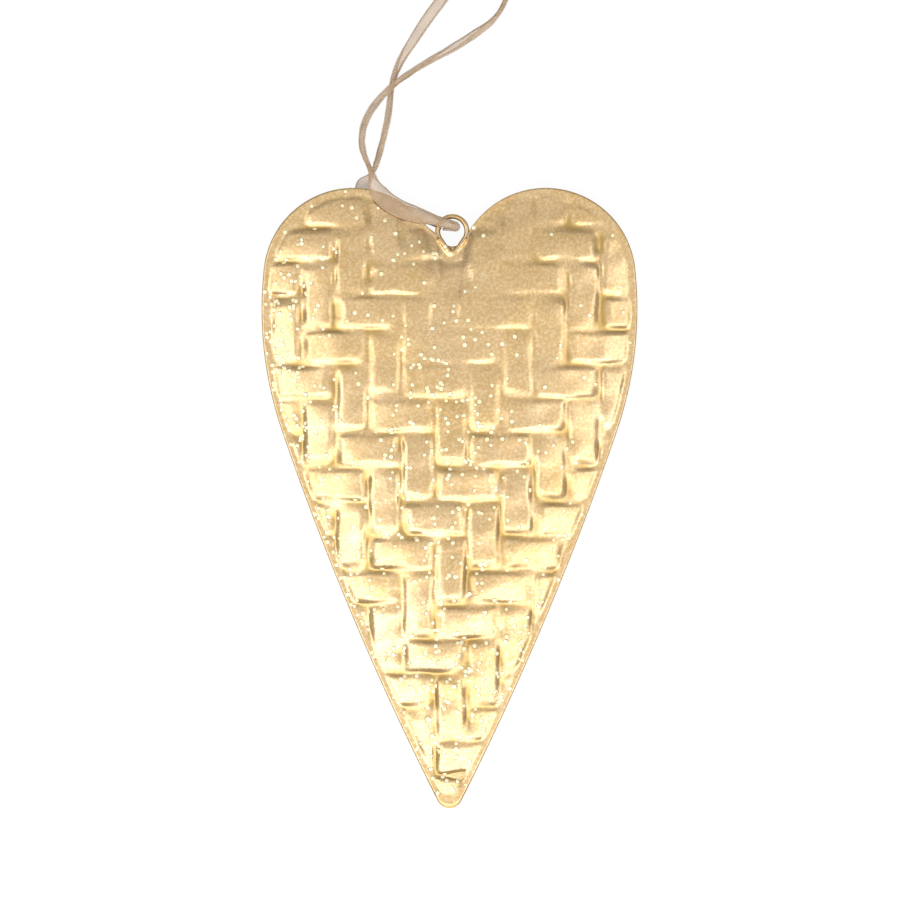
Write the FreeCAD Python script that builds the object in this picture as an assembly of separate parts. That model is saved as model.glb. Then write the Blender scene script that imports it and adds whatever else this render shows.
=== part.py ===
"""Pressed tin heart with a basket-weave relief, hung from a wire eye on a loop of ribbon.

Millimetres. The heart lies on its back as it would on a table: +Z out of its front, +Y towards
the eye, the surface at Z = 0 and the middle of the heart's own box over the origin.
"""
import FreeCAD
import Part
import math
import os

Vector = FreeCAD.Vector
UP = Vector(0, 0, 1)

# The heart's outline
heart_height = 100.0
heart_width = 60.6
lobe_radius = 14.5
lobe_end = math.radians(6.3)
shoulder_radius = 60.5
shoulder_end = math.radians(-18.9)
tip_radius = 2.1

# The two pressed sheets, soldered rim to rim
sheet = 0.3
seam_film = 0.1
rim_width = 0.9
crown_rise = 2.8
crown_centre = 17.0
level_share = 0.3
foot_flat = 0.06
cutter_overrun = 1.0

# The basket weave pressed into them: strips pass over two and under two
strip_width = 5.34
strip_height = 5.52
weave_left = -23.79
weave_top = 43.55
groove_width = 0.8
groove_depth = 0.25
weave_border = 1.2

# The wire eye in the notch
wire_diameter = 0.8
wire_sides = 8
eye_bore = 3.9
eye_offset = 0.45
eye_below_top = 6.94
leg_reach = 4.2
leg_stop = 1.0
notch_radius = 2.5
notch_open = math.radians(14)
lobe_start = math.radians(145)
solder_gap = 0.1
wire_cover = 0.25

# The ribbon, gathered into a slim strand, and its knot
strand_diameter = 1.0
strand_sides = 6
over_eye = 1.4
strand_gap = 0.25
ribbon_width = 3.0
ribbon_thickness = 0.2
knot_length = 5.0
knot_width = 4.0
knot_height = 3.0
knot_chamfer = 0.9
knot_aside = 8.2
knot_reach = 84.6
run_share = 0.45
tail_length = 10.0
tail_spread = 18.0

# Levels of the parts lying on the surface
wire_radius = wire_diameter / 2
strand_radius = strand_diameter / 2
rim_level = crown_rise + groove_depth + sheet + seam_film / 2
top_edge = heart_height / 2
eye = Vector(eye_offset, top_edge - eye_below_top, 0)
crown = Vector(0, crown_centre, 0)


def polar(centre, radius, angle):
    """The point of a level circle at an angle from +X."""
    return centre + Vector(radius * math.cos(angle), radius * math.sin(angle), 0)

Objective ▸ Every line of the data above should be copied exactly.

Reply to the exercise ▸
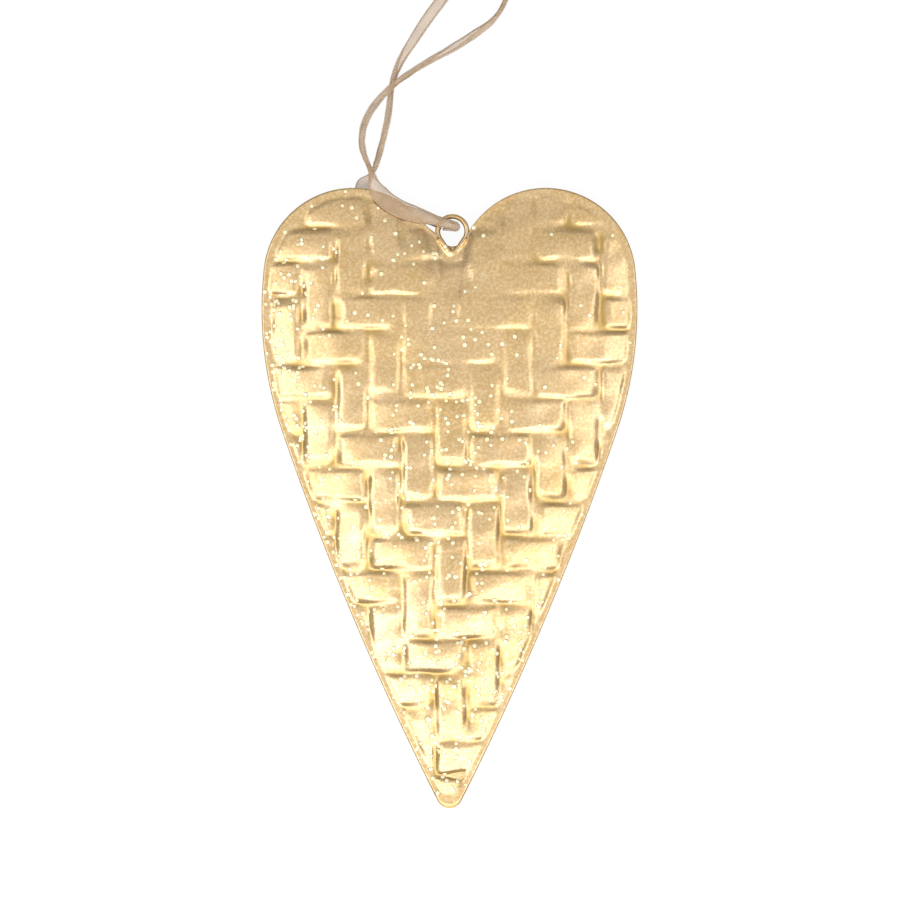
Write the FreeCAD Python script that builds the object in this picture as an assembly of separate parts. That model is saved as model.glb. Then write the Blender scene script that imports it and adds whatever else this render shows.
=== part.py ===
"""Pressed tin heart with a basket-weave relief, hung from a wire eye on a loop of ribbon.

Millimetres. The heart lies on its back as it would on a table: +Z out of its front, +Y towards
the eye, the surface at Z = 0 and the middle of the heart's own box over the origin.
"""
import FreeCAD
import Part
import math
import os

Vector = FreeCAD.Vector
UP = Vector(0, 0, 1)

# The heart's outline
heart_height = 100.0
heart_width = 60.6
lobe_radius = 14.5
lobe_end = math.radians(6.3)
shoulder_radius = 60.5
shoulder_end = math.radians(-18.9)
tip_radius = 2.1

# The two pressed sheets, soldered rim to rim
sheet = 0.3
seam_film = 0.1
rim_width = 0.9
crown_rise = 2.8
crown_centre = 17.0
level_share = 0.3
foot_flat = 0.06
cutter_overrun = 1.0

# The basket weave pressed into them: strips pass over two and under two
strip_width = 5.34
strip_height = 5.52
weave_left = -23.79
weave_top = 43.55
groove_width = 0.8
groove_depth = 0.25
weave_border = 1.2

# The wire eye in the notch
wire_diameter = 0.8
wire_sides = 8
eye_bore = 3.9
eye_offset = 0.45
eye_below_top = 6.94
leg_reach = 4.2
leg_stop = 1.0
notch_radius = 2.5
notch_open = math.radians(14)
lobe_start = math.radians(145)
solder_gap = 0.1
wire_cover = 0.25

# The ribbon, gathered into a slim strand, and its knot
strand_diameter = 1.0
strand_sides = 6
over_eye = 1.4
strand_gap = 0.25
ribbon_width = 3.0
ribbon_thickness = 0.2
knot_length = 5.0
knot_width = 4.0
knot_height = 3.0
knot_chamfer = 0.9
knot_aside = 8.2
knot_reach = 84.6
run_share = 0.45
tail_length = 10.0
tail_spread = 18.0

# Levels of the parts lying on the surface
wire_radius = wire_diameter / 2
strand_radius = strand_diameter / 2
rim_level = crown_rise + groove_depth + sheet + seam_film / 2
top_edge = heart_height / 2
eye = Vector(eye_offset, top_edge - eye_below_top, 0)
crown = Vector(0, crown_centre, 0)


def polar(centre, radius, angle):
    """The point of a level circle at an angle from +X."""
    return centre + Vector(radius * math.cos(angle), radius * math.sin(angle), 0)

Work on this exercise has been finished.